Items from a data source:
───

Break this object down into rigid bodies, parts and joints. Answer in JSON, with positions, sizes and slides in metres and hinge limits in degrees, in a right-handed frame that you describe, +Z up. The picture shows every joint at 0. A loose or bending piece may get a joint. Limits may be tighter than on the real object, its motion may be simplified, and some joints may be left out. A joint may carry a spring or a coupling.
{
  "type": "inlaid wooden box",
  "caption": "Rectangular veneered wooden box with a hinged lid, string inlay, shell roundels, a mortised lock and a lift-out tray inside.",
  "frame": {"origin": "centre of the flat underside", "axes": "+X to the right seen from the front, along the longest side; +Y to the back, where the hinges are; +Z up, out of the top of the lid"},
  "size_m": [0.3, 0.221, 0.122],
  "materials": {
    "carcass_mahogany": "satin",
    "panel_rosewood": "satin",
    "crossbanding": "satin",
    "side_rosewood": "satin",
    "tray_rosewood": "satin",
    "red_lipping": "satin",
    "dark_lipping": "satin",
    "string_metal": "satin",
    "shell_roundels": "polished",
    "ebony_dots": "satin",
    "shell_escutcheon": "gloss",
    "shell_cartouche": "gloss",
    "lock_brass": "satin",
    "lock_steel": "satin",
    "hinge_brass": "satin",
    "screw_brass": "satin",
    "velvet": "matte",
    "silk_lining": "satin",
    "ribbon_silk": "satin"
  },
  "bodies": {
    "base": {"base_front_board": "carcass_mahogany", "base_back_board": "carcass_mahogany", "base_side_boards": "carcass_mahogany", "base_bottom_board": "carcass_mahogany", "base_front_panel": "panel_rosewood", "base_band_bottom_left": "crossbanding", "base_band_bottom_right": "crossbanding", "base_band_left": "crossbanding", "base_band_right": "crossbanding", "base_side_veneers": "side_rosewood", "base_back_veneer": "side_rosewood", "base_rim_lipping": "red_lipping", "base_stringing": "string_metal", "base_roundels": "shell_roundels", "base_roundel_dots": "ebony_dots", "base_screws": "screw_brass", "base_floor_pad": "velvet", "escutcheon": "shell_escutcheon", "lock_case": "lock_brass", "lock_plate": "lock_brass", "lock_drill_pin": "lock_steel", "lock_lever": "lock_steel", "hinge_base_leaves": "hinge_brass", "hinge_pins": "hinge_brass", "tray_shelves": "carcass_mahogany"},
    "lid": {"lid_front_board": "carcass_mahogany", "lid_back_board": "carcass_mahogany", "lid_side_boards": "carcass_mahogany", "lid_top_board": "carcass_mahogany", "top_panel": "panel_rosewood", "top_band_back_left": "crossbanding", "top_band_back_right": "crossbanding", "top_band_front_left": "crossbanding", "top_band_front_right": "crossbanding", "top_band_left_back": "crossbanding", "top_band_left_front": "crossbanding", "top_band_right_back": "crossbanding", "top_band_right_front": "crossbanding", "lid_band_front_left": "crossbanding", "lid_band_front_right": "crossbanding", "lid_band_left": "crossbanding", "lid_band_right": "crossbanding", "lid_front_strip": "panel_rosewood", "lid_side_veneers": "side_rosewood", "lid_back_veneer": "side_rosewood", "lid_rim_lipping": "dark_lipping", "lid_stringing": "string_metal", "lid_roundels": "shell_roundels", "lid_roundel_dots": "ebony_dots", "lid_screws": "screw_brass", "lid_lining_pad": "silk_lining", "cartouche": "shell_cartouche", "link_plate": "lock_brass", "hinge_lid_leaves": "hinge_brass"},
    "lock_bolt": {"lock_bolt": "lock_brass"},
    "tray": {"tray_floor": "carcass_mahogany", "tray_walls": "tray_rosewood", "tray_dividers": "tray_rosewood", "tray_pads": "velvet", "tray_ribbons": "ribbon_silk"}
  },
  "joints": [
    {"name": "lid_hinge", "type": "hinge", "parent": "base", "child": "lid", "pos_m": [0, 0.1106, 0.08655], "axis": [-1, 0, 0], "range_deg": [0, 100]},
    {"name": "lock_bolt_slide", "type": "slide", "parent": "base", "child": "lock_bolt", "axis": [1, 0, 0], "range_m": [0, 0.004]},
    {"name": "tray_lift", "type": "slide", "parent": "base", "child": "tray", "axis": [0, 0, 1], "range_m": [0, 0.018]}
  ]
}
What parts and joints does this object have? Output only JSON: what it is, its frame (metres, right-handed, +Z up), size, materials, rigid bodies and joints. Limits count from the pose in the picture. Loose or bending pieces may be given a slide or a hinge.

───

Written task: Repeat every record, keeping each word and mark exactly as it is.

Task output:
Break this object down into rigid bodies, parts and joints. Answer in JSON, with positions, sizes and slides in metres and hinge limits in degrees, in a right-handed frame that you describe, +Z up. The picture shows every joint at 0. A loose or bending piece may get a joint. Limits may be tighter than on the real object, its motion may be simplified, and some joints may be left out. A joint may carry a spring or a coupling.
{
  "type": "inlaid wooden box",
  "caption": "Rectangular veneered wooden box with a hinged lid, string inlay, shell roundels, a mortised lock and a lift-out tray inside.",
  "frame": {"origin": "centre of the flat underside", "axes": "+X to the right seen from the front, along the longest side; +Y to the back, where the hinges are; +Z up, out of the top of the lid"},
  "size_m": [0.3, 0.221, 0.122],
  "materials": {
    "carcass_mahogany": "satin",
    "panel_rosewood": "satin",
    "crossbanding": "satin",
    "side_rosewood": "satin",
    "tray_rosewood": "satin",
    "red_lipping": "satin",
    "dark_lipping": "satin",
    "string_metal": "satin",
    "shell_roundels": "polished",
    "ebony_dots": "satin",
    "shell_escutcheon": "gloss",
    "shell_cartouche": "gloss",
    "lock_brass": "satin",
    "lock_steel": "satin",
    "hinge_brass": "satin",
    "screw_brass": "satin",
    "velvet": "matte",
    "silk_lining": "satin",
    "ribbon_silk": "satin"
  },
  "bodies": {
    "base": {"base_front_board": "carcass_mahogany", "base_back_board": "carcass_mahogany", "base_side_boards": "carcass_mahogany", "base_bottom_board": "carcass_mahogany", "base_front_panel": "panel_rosewood", "base_band_bottom_left": "crossbanding", "base_band_bottom_right": "crossbanding", "base_band_left": "crossbanding", "base_band_right": "crossbanding", "base_side_veneers": "side_rosewood", "base_back_veneer": "side_rosewood", "base_rim_lipping": "red_lipping", "base_stringing": "string_metal", "base_roundels": "shell_roundels", "base_roundel_dots": "ebony_dots", "base_screws": "screw_brass", "base_floor_pad": "velvet", "escutcheon": "shell_escutcheon", "lock_case": "lock_brass", "lock_plate": "lock_brass", "lock_drill_pin": "lock_steel", "lock_lever": "lock_steel", "hinge_base_leaves": "hinge_brass", "hinge_pins": "hinge_brass", "tray_shelves": "carcass_mahogany"},
    "lid": {"lid_front_board": "carcass_mahogany", "lid_back_board": "carcass_mahogany", "lid_side_boards": "carcass_mahogany", "lid_top_board": "carcass_mahogany", "top_panel": "panel_rosewood", "top_band_back_left": "crossbanding", "top_band_back_right": "crossbanding", "top_band_front_left": "crossbanding", "top_band_front_right": "crossbanding", "top_band_left_back": "crossbanding", "top_band_left_front": "crossbanding", "top_band_right_back": "crossbanding", "top_band_right_front": "crossbanding", "lid_band_front_left": "crossbanding", "lid_band_front_right": "crossbanding", "lid_band_left": "crossbanding", "lid_band_right": "crossbanding", "lid_front_strip": "panel_rosewood", "lid_side_veneers": "side_rosewood", "lid_back_veneer": "side_rosewood", "lid_rim_lipping": "dark_lipping", "lid_stringing": "string_metal", "lid_roundels": "shell_roundels", "lid_roundel_dots": "ebony_dots", "lid_screws": "screw_brass", "lid_lining_pad": "silk_lining", "cartouche": "shell_cartouche", "link_plate": "lock_brass", "hinge_lid_leaves": "hinge_brass"},
    "lock_bolt": {"lock_bolt": "lock_brass"},
    "tray": {"tray_floor": "carcass_mahogany", "tray_walls": "tray_rosewood", "tray_dividers": "tray_rosewood", "tray_pads": "velvet", "tray_ribbons": "ribbon_silk"}
  },
  "joints": [
    {"name": "lid_hinge", "type": "hinge", "parent": "base", "child": "lid", "pos_m": [0, 0.1106, 0.08655], "axis": [-1, 0, 0], "range_deg": [0, 100]},
    {"name": "lock_bolt_slide", "type": "slide", "parent": "base", "child": "lock_bolt", "axis": [1, 0, 0], "range_m": [0, 0.004]},
    {"name": "tray_lift", "type": "slide", "parent": "base", "child": "tray", "axis": [0, 0, 1], "range_m": [0, 0.018]}
  ]
}
What parts and joints does this object have? Output only JSON: what it is, its frame (metres, right-handed, +Z up), size, materials, rigid bodies and joints. Limits count from the pose in the picture. Loose or bending pieces may be given a slide or a hinge.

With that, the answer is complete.